Biscuits and Bad Publicity


I’m going to digress slightly here on go off on an uncharacteristic rant. Feel free to skip ahead to Friday if you wish, when I might start series 4 of Re-Dwarf.

It is sad but true fact that I have a biscuit problem. I know, I don’t seem the type, but that’s the nature of biscuits; it’s a more common problem than you might think. Anyway, there it is; it’s just another thing I deal with on a daily basis.

And in the process of dealing with this problem, I have start to support, or at least follow, various groups which exist to support recovering biscuit addicts, and to help those leaving the biscuit factories to go on and lead full and productive lives outside of the snackfood industry.

The reason I mention this now is that one such group, which we shall refer to as The English Addiction to Biscuits Awareness Group (TEABAG) has recently scored what I think to be something of an own goal.

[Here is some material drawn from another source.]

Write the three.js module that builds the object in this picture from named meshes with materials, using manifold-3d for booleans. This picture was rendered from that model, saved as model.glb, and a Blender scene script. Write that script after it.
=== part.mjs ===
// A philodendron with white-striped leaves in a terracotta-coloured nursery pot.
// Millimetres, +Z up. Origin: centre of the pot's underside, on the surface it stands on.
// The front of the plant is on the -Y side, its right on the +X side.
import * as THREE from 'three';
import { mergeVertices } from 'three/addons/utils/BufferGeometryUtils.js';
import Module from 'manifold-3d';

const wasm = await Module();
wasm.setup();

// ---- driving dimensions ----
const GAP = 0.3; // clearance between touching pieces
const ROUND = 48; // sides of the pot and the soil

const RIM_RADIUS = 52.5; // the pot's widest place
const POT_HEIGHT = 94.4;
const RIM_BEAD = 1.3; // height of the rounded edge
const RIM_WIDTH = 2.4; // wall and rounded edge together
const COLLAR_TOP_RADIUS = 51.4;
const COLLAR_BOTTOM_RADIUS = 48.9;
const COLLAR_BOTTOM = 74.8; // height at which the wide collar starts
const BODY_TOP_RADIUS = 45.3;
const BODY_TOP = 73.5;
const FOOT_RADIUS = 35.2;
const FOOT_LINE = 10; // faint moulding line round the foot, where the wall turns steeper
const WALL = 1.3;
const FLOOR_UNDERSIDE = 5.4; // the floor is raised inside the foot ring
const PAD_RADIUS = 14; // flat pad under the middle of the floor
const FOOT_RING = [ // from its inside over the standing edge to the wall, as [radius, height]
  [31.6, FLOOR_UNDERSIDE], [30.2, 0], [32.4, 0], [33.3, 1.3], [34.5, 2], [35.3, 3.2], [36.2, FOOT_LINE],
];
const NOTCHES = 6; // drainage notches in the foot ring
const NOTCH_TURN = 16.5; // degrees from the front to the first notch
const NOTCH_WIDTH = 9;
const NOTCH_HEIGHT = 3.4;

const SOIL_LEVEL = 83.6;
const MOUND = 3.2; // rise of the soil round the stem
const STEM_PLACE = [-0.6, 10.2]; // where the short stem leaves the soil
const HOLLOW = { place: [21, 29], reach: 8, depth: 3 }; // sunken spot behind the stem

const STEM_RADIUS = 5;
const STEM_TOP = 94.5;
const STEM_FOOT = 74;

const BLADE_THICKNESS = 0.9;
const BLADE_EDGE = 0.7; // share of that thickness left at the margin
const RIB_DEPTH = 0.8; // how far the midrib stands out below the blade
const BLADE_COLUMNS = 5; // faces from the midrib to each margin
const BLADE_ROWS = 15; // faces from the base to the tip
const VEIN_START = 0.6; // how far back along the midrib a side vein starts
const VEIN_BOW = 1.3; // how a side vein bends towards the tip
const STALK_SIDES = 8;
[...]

Without getting into the details, a couple of new biscuit brands have come onto the market recently; one in particular has had quite a media frenzy over it recently, it turns out. Much of this has been of the typical Daily Mail ‘look at this new biscuit it’s really bad for you it will make your children have cancer and by the way they’re half price in Asda’ variety, which of course purports to be bad publicity but only serves to point out the existence of the biscuit, and if you’re predisposed towards biscuits anyway you don’t care that it kills kittens, you want to try this new biscuit, especially if you’re bored of custard creams and can’t afford Jammy Dodgers.
Which is fine, as I don’t read the Daily Mail for more or less that reason; however, this particular biscuit, like another before it, came to my attention by way of TEABAG. Doing the exact same thing.

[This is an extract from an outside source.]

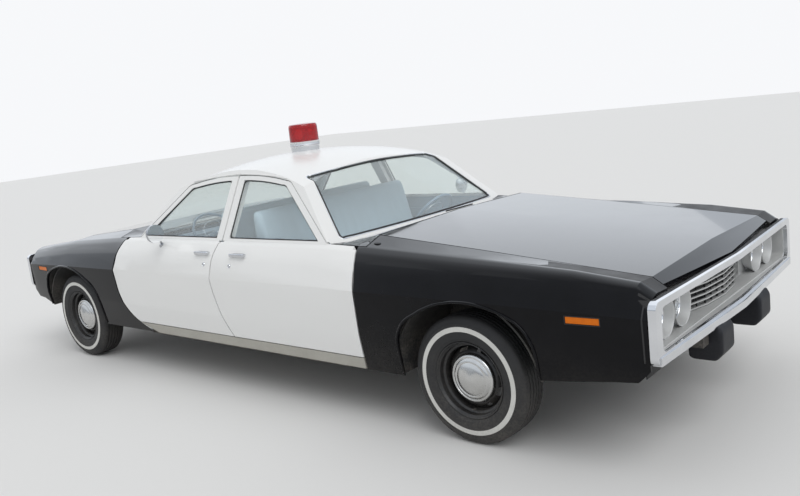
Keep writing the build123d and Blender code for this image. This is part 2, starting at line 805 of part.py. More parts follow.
def rounded_outline(half_width, foot_z, top_z, radius):
    k = radius * 0.293
    return [
        (-half_width + radius, foot_z), (half_width - radius, foot_z),
        (half_width - k, foot_z + k, half_width, foot_z + radius), (half_width, top_z - radius),
        (half_width - k, top_z - k, half_width - radius, top_z), (-half_width + radius, top_z),
        (-half_width + k, top_z - k, -half_width, top_z - radius), (-half_width, foot_z + radius),
        (-half_width + k, foot_z + k, -half_width + radius, foot_z),
    ]


def loop_bumper(end):
    w = LOOP_HALF_WIDTH
    ring = cross_prism(rounded_outline(w, LOOP_FOOT_Z, LOOP_TOP_Z, LOOP_CORNER_R),
                       end * (BODY_END - 90), end * (BODY_END + 110))
    hole = cross_prism(
        rounded_outline(w - LOOP_BAR_SIDE, LOOP_FOOT_Z + LOOP_BAR_FOOT,
                        LOOP_TOP_Z - LOOP_BAR_TOP, LOOP_CORNER_R),
        end * (BODY_END - 100), end * (BODY_END + 120),
    )
    plan = at_end([(LOOP_BACK_X, -w), (LOOP_SIDE_X, -w), (LOOP_APEX_X, 0), (LOOP_SIDE_X, w),
                   (LOOP_BACK_X, w), (LOOP_APEX_X - 32, 0)], end)
    shape = one(one(ring - hole) & plan_prism(plan, 400, 900))
    lip_plan = at_end([(LOOP_BACK_X, -w + 20), (LOOP_SIDE_X + 6, -w + 20), (LOOP_LIP_X, 0),
                       (LOOP_SIDE_X + 6, w - 20), (LOOP_BACK_X, w - 20), (LOOP_APEX_X - 32, 0)],
                      end)
    shape = one(shape + plan_prism(lip_plan, LOOP_FOOT_Z, LOOP_FOOT_Z + LOOP_BAR_FOOT - 10))
    for side in (1, -1):
        arm = block(end * RAIL_END_X, end * (LOOP_APEX_X - 36), side * RAIL_INNER_Y,
                    side * RAIL_OUTER_Y, 448, LOOP_FOOT_Z + 8)
        shape = one(shape + arm)
    return shape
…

Perhaps I’m being over-sensitive, but it seems to me that if even part of your stated purpose as an organisation is to help people like me give up biscuits, it’s probably not a good idea to put a press release for this new brand in my facebook news feed on a Monday morning. It doesn’t matter that you were actually linking to and your own (no doubt valid) views of how bad this new biscuit is and how it gives kittens cancer; I did not know this biscuit existed until you told me.

It doesn’t matter that you only showed the biscuit in its wrapper. You didn’t need to show it at all. You didn’t need to tell TEABAG supporters that biscuits make people fat and are making people fatter all the time – we already know biscuits are bad. You can tell us biscuits are getting worse without showing us the delicious jam and cream filled centre (even in its wrapper).

You may well say that these biscuits were all over the internet and social media, and that may well be true, but they weren’t in my social media – until you put them there.

I don’t care how good your intentions were; if I were in a weaker place, and able to get to Asda when I saw that piece from TEABAG, I would have tried to get the biscuit. I daresay others did just that; there is no such thing as bad publicity. There is, however, such a thing as badly placed publicity. Most Daily Mail readers, I’m sure, would have shared the moral outrage at this new biscuit, and resolved not to shop at Asda until they had stopped selling them.
Digestive_biscuitsTEABAG followers, however… well, as I can testify myself, TEABAG probably did the biscuit makers a great favour by highlighting the existence of this new kind of biscuit to just the sort of audience who need a new kind of snack.